While we were sitting with my 100 year old grandma and talking about mint
Frango's (she is somewhat of a Frango addict, I confess) I thought about all the pictures I had seen of her life over the
years, and what a big waterslide I would have to build to throw a party for all of the people whose lives have intertwined
with hers. She told us the funniest story. She said that her husband- to-be was the superintendent of a silk mill
and often got called in to work whenever a a machine was down, even in the middle of the night. So, on her wedding day,
sure enough, her fiance got called down to the mill. A coworker called her on the telephone and said, "Well, he just
got called into the big office and they shut the door, so is there anyone here you'd just as rather marry instead?"
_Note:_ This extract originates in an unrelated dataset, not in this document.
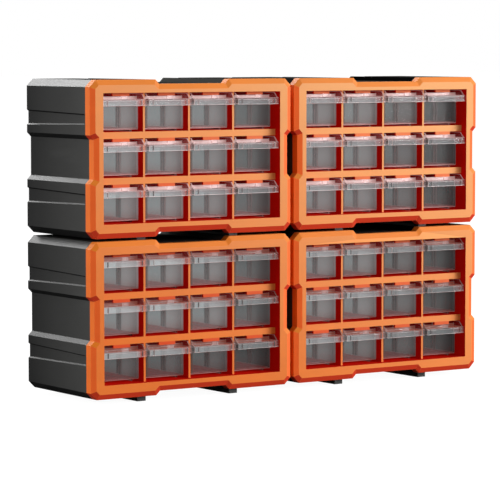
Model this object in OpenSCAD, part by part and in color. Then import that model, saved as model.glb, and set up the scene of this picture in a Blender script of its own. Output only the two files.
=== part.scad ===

She laughed and laughed like a 16 year old girl while she told us this. Here she is with me and my brother on her 100th
birthday.

And here she is with her dog Ted when she was a little girl:
1911 (?)
Well, it's pouring here in Port Orchard right now and many parts of Washington
state are flooded, and the Snoqualmie River has jumped her banks and carved a new channel, closing part of Mount Rainier's
campgrounds, and maybe the water park idea isn't such a strange one. After all, its raining hard enough here that I
have no doubt that anyone and anything could float by any time now, and I'm so happy to realize how true it is that all
of my loves, and friends, and family are with me in my heart, even if they are actually scattered around the globe.